Shelton served as an economic adviser on Trump’s transition team, and in a recent interview with the Wall Street Journal, she agreed with the president: “The answer is yes” on whether the Fed should lower interest rates.

“The Fed’s practice of paying banks to keep money parked at the Fed in deposit accounts instead of going into the economy is unhealthy and distorting; the rate should come down quickly as the practice is phased out,” she said during the June interview.

Likewise, she spoke highly of the “pro-growth economic agenda that has been launched under the Trump administration” and argues that some policies implemented by the White House —“reducing the regulatory burden, cutting taxes and fighting for genuine trade reform”—need to be “sustained and further empowered through substantive international monetary reform,” according to the Journal.

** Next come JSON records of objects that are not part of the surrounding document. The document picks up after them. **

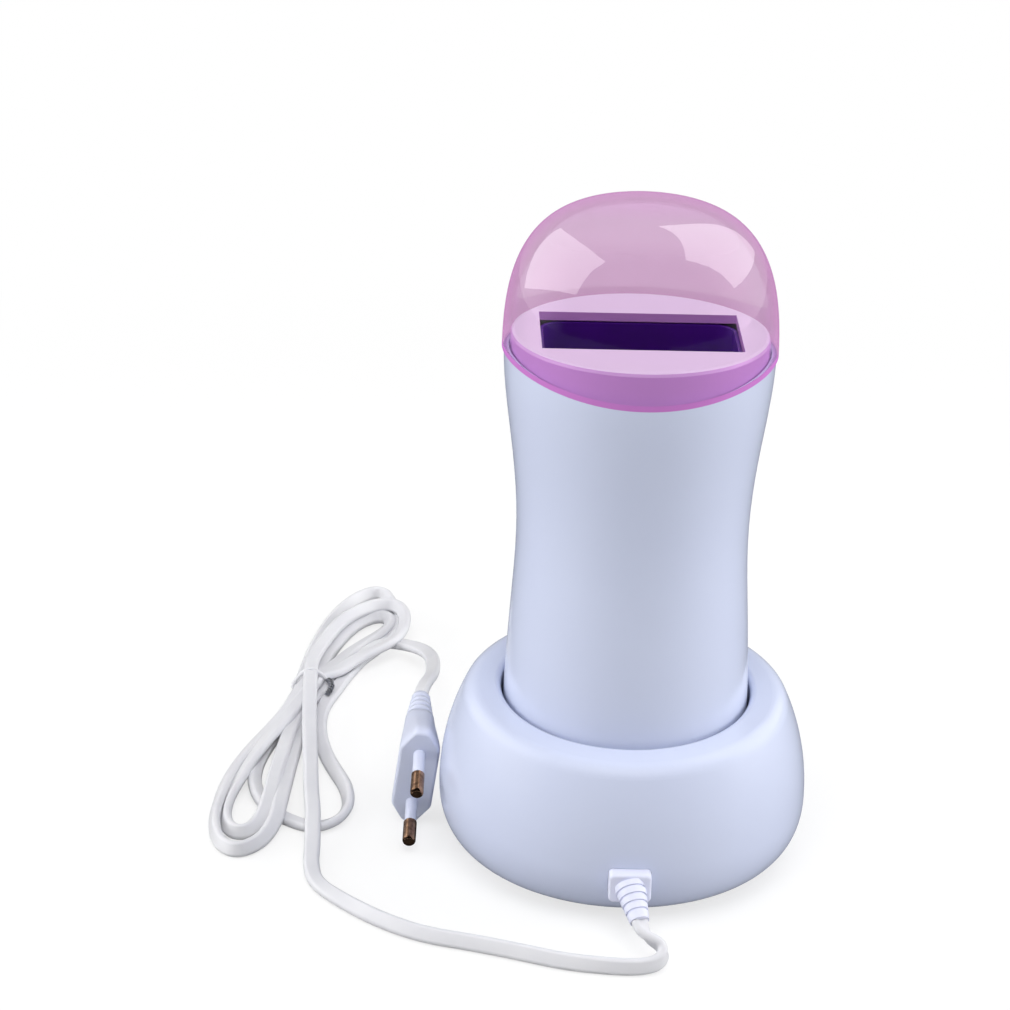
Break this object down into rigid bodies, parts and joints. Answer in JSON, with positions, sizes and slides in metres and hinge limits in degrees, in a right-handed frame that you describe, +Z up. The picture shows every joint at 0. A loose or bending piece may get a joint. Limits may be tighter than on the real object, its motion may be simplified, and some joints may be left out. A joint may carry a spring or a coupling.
{
  "type": "roll-on wax heater",
  "caption": "Round waisted wax warmer with a cartridge slot under a clear dome lid, standing in a round base with sprung contacts, a mains cord and a plug.",
  "frame": {"origin": "on the table under the middle of the round base", "axes": "+Z up along the handset's axis, -Y towards the cord inlet, +X to the right of the inlet"},
  "size_m": [0.1804, 0.2531, 0.2002],
  "materials": {
    "shell_plastic": "smooth, pale blue white",
    "lid_plastic": "clear, mauve, polished",
    "tray_plastic": "smooth, pale",
    "dark_liner": "dark coated sheet",
    "heater_metal": "plain",
    "element_ceramic": "grey ceramic",
    "mica": "pressed sheet",
    "bracket_steel": "zinc plated",
    "screw_steel": "zinc plated",
    "spring_steel": "plain wire",
    "contact_brass": "turned",
    "inner_plastic": "moulded, natural white",
    "control_plastic": "black phenolic",
    "fuse_case": "drawn case",
    "foot_rubber": "soft",
    "cord_pvc": "smooth white sheath",
    "plug_pvc": "moulded, pale",
    "pin_brass": "nickelled, worn",
    "wire_pvc": "insulated wire",
    "lens_plastic": "translucent red",
    "lamp_glass": "small bulb",
    "tie_plastic": "coated wire tie"
  },
  "bodies": {
    "base": {"base_shell": "shell_plastic", "base_bottom_plate": "inner_plastic", "base_feet": "foot_rubber", "base_screws": "screw_steel", "contact_block": "inner_plastic", "contact_cover": "inner_plastic", "contact_terminals": "contact_brass", "contact_spring_left": "spring_steel", "contact_spring_right": "spring_steel", "block_screws": "screw_steel", "strain_relief": "plug_pvc", "cord_clamp": "inner_plastic", "clamp_screws": "screw_steel", "inner_lead": "cord_pvc", "base_wires": "wire_pvc", "power_cord_lead": "cord_pvc", "power_cord_hank": "cord_pvc", "power_cord_tail": "cord_pvc", "cord_tie": "tie_plastic", "plug_body": "plug_pvc", "plug_pins": "pin_brass", "plug_pin_sleeves": "plug_pvc"},
    "contact_pin_left": {"contact_pin_left": "contact_brass"},
    "contact_pin_right": {"contact_pin_right": "contact_brass"},
    "handset": {"handset_shell": "shell_plastic", "handset_bottom_cap": "shell_plastic", "cap_screws": "screw_steel", "contact_pads": "contact_brass", "chamber_support": "inner_plastic", "support_screws": "screw_steel", "heating_chamber": "dark_liner", "top_tray": "tray_plastic", "heater_plate_front": "heater_metal", "heater_plate_back": "heater_metal", "ptc_element_front": "element_ceramic", "ptc_element_back": "element_ceramic", "mica_sheet_front": "mica", "mica_sheet_back": "mica", "element_bracket_front": "bracket_steel", "element_bracket_back": "bracket_steel", "bracket_screws_front": "screw_steel", "bracket_screws_back": "screw_steel", "thermostat": "control_plastic", "thermal_fuse": "fuse_case", "indicator_lens": "lens_plastic", "indicator_lamp": "lamp_glass", "handset_wires": "wire_pvc"},
    "lid": {"lid": "lid_plastic"}
  },
  "joints": [
    {"name": "handset_lift", "type": "slide", "parent": "base", "child": "handset", "axis": [0, 0, 1], "range_m": [0, 0.08]},
    {"name": "lid_lift", "type": "slide", "parent": "handset", "child": "lid", "axis": [0, 0, 1], "range_m": [0, 0.08]},
    {"name": "contact_left_travel", "type": "slide", "parent": "base", "child": "contact_pin_left", "axis": [0, 0, 1], "range_m": [-0.002, 0], "stiffness_N_per_m": 150, "springref_m": 0.001, "deforming": ["contact_spring_left"]},
    {"name": "contact_right_travel", "type": "slide", "parent": "base", "child": "contact_pin_right", "axis": [0, 0, 1], "range_m": [-0.002, 0], "stiffness_N_per_m": 150, "springref_m": 0.001, "deforming": ["contact_spring_right"]}
  ]
}
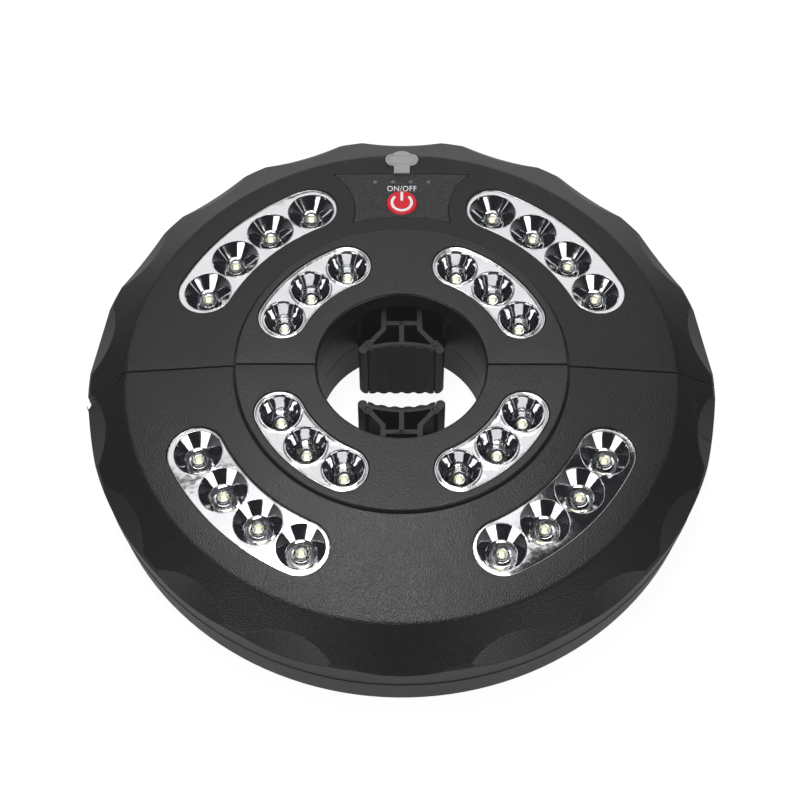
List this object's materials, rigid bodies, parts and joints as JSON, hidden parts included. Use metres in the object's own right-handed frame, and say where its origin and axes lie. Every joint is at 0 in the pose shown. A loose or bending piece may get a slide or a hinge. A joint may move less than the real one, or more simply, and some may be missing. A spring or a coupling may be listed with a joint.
{
  "type": "patio umbrella light",
  "caption": "Round clam-shell pole lamp in two hinged halves, with sprung jaws that grip an umbrella pole and rings of reflector-cup LEDs round the hole.",
  "frame": {"origin": "pole axis at the plane of the flat back", "axes": "+Z out of the lit face, +Y towards the half with the power button, +X towards the latch"},
  "size_m": [0.2154, 0.215, 0.0405],
  "materials": {
    "black_abs": "fine-textured black moulding",
    "panel_overlay": "coarse-textured black overlay",
    "indicator_lens": "frosted light guide",
    "red_button": "satin red with a white power mark",
    "switch_black": "plain black moulding",
    "port_silicone": "matt grey silicone",
    "chrome": "bright vacuum-metallised plastic",
    "clear_epoxy": "water-clear epoxy",
    "led_frame": "tinned lead frame with a pale yellow phosphor",
    "led_board_white": "white solder mask",
    "control_board_green": "green solder mask",
    "cell_wrap": "shrink sleeve",
    "lead_insulation": "soft insulated wire",
    "jaw_plastic": "dark satin moulding",
    "pad_rubber": "soft ribbed rubber",
    "spring_steel": "bright spring steel",
    "steel": "zinc-plated steel"
  },
  "bodies": {
    "main": {"main_face_cover": "black_abs", "main_back_cover": "black_abs", "control_panel": "panel_overlay", "indicator_windows": "indicator_lens", "tact_switch": "switch_black", "usb_socket": "steel", "port_cover_strap": "port_silicone", "control_board": "control_board_green", "main_outer_reflector_left": "chrome", "main_outer_reflector_right": "chrome", "main_inner_reflector_left": "chrome", "main_inner_reflector_right": "chrome", "main_led_boards": "led_board_white", "main_led_lenses": "clear_epoxy", "main_led_chips": "led_frame", "battery_cells": "cell_wrap", "battery_cradle": "switch_black", "battery_leads": "lead_insulation", "main_jaw_springs": "spring_steel", "main_hinge_lead": "lead_insulation", "latch_catch": "spring_steel", "main_hook_pin": "steel", "main_cover_screws": "steel", "main_board_screws": "steel"},
    "swing_half": {"swing_face_cover": "black_abs", "swing_back_cover": "black_abs", "swing_outer_reflector_left": "chrome", "swing_outer_reflector_right": "chrome", "swing_inner_reflector_left": "chrome", "swing_inner_reflector_right": "chrome", "swing_led_boards": "led_board_white", "swing_led_lenses": "clear_epoxy", "swing_led_chips": "led_frame", "swing_jaw_springs": "spring_steel", "hinge_pin": "steel", "swing_hinge_lead": "lead_insulation", "latch_spring": "spring_steel", "swing_hook_pin": "steel", "swing_cover_screws": "steel", "swing_board_screws": "steel"},
    "main_jaw_slide": {"main_jaw": "jaw_plastic", "main_jaw_pad": "pad_rubber"},
    "swing_jaw_slide": {"swing_jaw": "jaw_plastic", "swing_jaw_pad": "pad_rubber"},
    "power_key": {"power_button": "red_button", "switch_plunger": "switch_black"},
    "port_flap": {"port_cover": "port_silicone"},
    "latch_key": {"latch_button": "black_abs"},
    "main_hook_arm": {"main_hook": "black_abs"},
    "swing_hook_arm": {"swing_hook": "black_abs"}
  },
  "joints": [
    {"name": "swing_hinge", "type": "hinge", "parent": "main", "child": "swing_half", "pos_m": [-0.1031, 0.0026, 0.015], "axis": [0, 0, -1], "range_deg": [0, 90], "deforming": ["latch_catch"]},
    {"name": "main_jaw_travel", "type": "slide", "parent": "main", "child": "main_jaw_slide", "axis": [0, 1, 0], "range_m": [0, 0.011], "stiffness_N_per_m": 500, "springref_m": -0.01, "deforming": ["main_jaw_springs"]},
    {"name": "swing_jaw_travel", "type": "slide", "parent": "swing_half", "child": "swing_jaw_slide", "axis": [0, -1, 0], "range_m": [0, 0.011], "stiffness_N_per_m": 500, "springref_m": -0.01, "deforming": ["swing_jaw_springs"]},
    {"name": "power_press", "type": "slide", "parent": "main", "child": "power_key", "axis": [0, 0, -1], "range_m": [0, 0.0006], "stiffness_N_per_m": 300, "springref_m": -0.001},
    {"name": "port_flap_hinge", "type": "hinge", "parent": "main", "child": "port_flap", "pos_m": [0, 0.086, 0.03648], "axis": [1, 0, 0], "range_deg": [0, 110], "deforming": ["port_cover_strap"]},
    {"name": "latch_press", "type": "hinge", "parent": "swing_half", "child": "latch_key", "pos_m": [0.1014, -0.01365, 0.0269], "axis": [0, 1, 0], "range_deg": [0, 6], "stiffness_Nm_per_rad": 0.08, "springref_deg": -6.88, "deforming": ["latch_spring"]},
    {"name": "main_hook_fold", "type": "hinge", "parent": "main", "child": "main_hook_arm", "pos_m": [0, 0.089, 0.0027], "axis": [1, 0, 0], "range_deg": [0, 90]},
    {"name": "swing_hook_fold", "type": "hinge", "parent": "swing_half", "child": "swing_hook_arm", "pos_m": [0, -0.089, 0.0027], "axis": [-1, 0, 0], "range_deg": [0, 90]}
  ]
}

Waller’s stance on lowering interest rates is slightly murkier -- but his boss at the St. Louis Fed, Chairman James Bullard, was the one dissenting voice on the 10-person FOMC committee at the latest meeting, voting to lower rates.

“Lowering the target range for the federal funds rate at this time would provide insurance against further declines in expected inflation and a slowing economy subject to elevated downside risks,” Bullard said in a note explaining his decision.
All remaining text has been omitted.